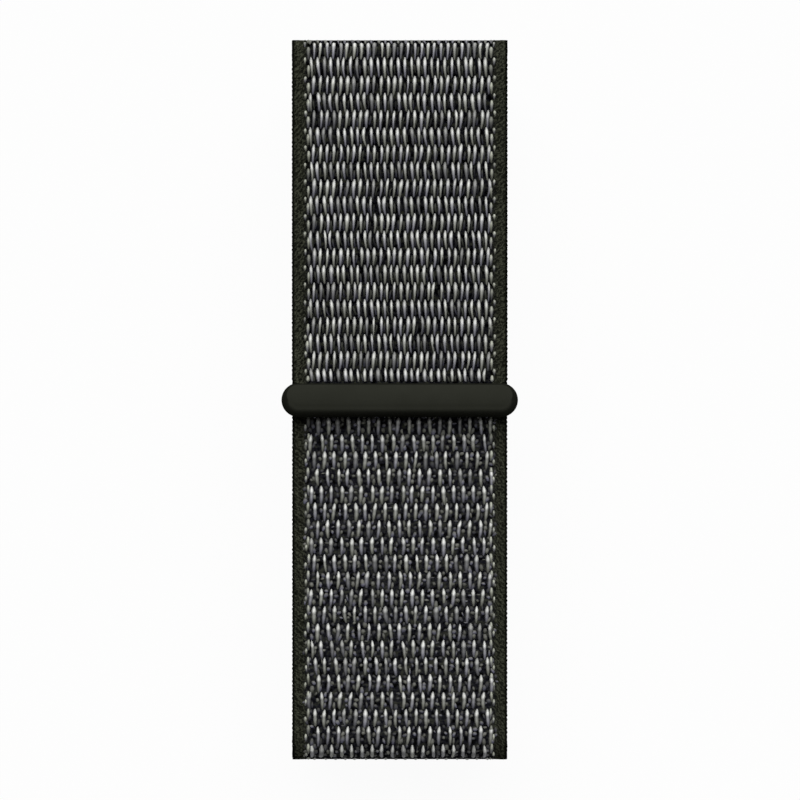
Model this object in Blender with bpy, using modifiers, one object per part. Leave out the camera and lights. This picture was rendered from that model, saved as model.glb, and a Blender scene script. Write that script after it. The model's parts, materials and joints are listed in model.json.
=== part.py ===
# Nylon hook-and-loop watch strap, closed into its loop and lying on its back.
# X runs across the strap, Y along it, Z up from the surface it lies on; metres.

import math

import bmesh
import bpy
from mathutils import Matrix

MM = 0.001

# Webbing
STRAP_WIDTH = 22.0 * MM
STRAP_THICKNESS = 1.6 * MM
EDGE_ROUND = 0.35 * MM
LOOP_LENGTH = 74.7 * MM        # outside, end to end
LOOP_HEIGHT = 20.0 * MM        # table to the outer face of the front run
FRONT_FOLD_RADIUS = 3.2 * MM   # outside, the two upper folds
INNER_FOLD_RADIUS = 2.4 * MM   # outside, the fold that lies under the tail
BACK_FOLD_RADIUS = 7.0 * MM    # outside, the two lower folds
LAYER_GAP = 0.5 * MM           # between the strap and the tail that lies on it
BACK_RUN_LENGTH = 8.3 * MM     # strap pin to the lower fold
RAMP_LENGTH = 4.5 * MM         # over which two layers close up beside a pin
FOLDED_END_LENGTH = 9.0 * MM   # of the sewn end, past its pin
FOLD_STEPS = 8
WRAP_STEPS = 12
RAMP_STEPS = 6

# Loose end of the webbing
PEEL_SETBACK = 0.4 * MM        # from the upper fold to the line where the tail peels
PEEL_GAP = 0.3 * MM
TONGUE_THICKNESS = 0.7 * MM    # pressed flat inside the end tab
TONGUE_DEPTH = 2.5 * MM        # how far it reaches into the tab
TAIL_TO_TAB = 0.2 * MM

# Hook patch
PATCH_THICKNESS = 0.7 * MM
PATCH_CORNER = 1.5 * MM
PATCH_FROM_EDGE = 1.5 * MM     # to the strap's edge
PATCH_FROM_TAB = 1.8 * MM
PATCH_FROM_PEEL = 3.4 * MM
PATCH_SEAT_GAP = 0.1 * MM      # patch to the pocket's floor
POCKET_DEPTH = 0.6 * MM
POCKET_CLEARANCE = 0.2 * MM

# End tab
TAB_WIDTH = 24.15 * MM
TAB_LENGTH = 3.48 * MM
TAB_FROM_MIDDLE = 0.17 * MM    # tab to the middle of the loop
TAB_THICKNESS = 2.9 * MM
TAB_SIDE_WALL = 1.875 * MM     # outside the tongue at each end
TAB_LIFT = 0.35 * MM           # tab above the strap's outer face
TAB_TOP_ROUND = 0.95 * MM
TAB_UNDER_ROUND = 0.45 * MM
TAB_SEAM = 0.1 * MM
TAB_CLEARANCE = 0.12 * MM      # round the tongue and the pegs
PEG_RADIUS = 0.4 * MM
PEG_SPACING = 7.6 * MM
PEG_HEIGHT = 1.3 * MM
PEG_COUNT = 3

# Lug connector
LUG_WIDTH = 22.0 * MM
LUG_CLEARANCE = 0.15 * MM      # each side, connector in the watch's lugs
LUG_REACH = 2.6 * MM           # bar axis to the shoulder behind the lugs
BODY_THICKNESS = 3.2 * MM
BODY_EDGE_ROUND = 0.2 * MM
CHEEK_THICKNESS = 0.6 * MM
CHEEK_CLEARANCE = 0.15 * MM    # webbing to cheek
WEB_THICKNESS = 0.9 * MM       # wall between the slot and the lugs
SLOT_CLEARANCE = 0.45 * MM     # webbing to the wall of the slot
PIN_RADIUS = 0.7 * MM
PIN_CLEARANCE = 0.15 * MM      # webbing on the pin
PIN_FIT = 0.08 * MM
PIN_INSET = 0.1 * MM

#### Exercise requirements
From the first line of the data through the line with "RAMP_STEPS = 6", quote each line exactly and add nothing else.

#### Output for this task
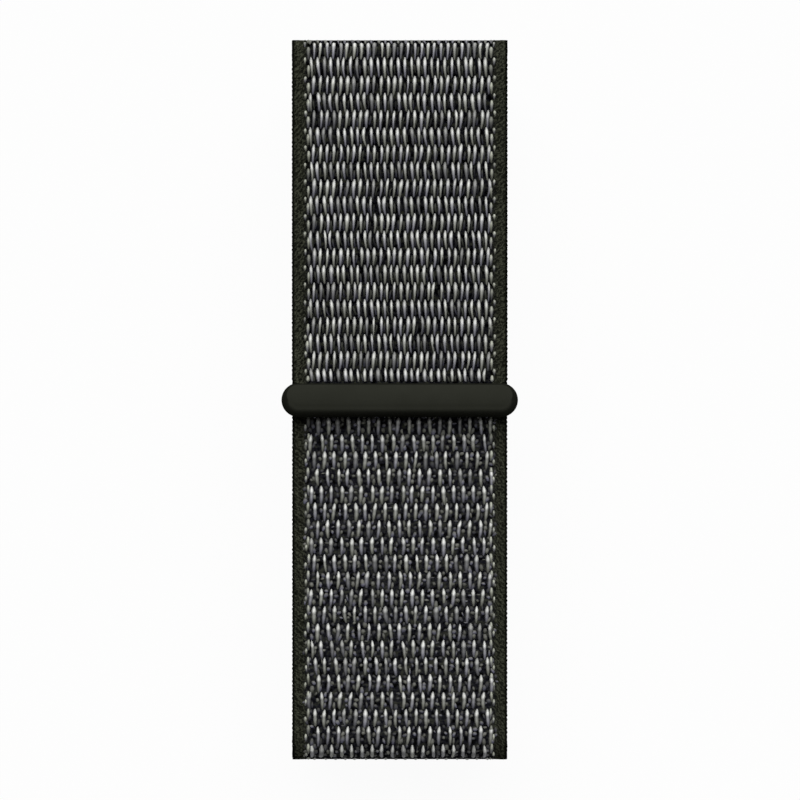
Model this object in Blender with bpy, using modifiers, one object per part. Leave out the camera and lights. This picture was rendered from that model, saved as model.glb, and a Blender scene script. Write that script after it. The model's parts, materials and joints are listed in model.json.
=== part.py ===
# Nylon hook-and-loop watch strap, closed into its loop and lying on its back.
# X runs across the strap, Y along it, Z up from the surface it lies on; metres.

import math

import bmesh
import bpy
from mathutils import Matrix

MM = 0.001

# Webbing
STRAP_WIDTH = 22.0 * MM
STRAP_THICKNESS = 1.6 * MM
EDGE_ROUND = 0.35 * MM
LOOP_LENGTH = 74.7 * MM        # outside, end to end
LOOP_HEIGHT = 20.0 * MM        # table to the outer face of the front run
FRONT_FOLD_RADIUS = 3.2 * MM   # outside, the two upper folds
INNER_FOLD_RADIUS = 2.4 * MM   # outside, the fold that lies under the tail
BACK_FOLD_RADIUS = 7.0 * MM    # outside, the two lower folds
LAYER_GAP = 0.5 * MM           # between the strap and the tail that lies on it
BACK_RUN_LENGTH = 8.3 * MM     # strap pin to the lower fold
RAMP_LENGTH = 4.5 * MM         # over which two layers close up beside a pin
FOLDED_END_LENGTH = 9.0 * MM   # of the sewn end, past its pin
FOLD_STEPS = 8
WRAP_STEPS = 12
RAMP_STEPS = 6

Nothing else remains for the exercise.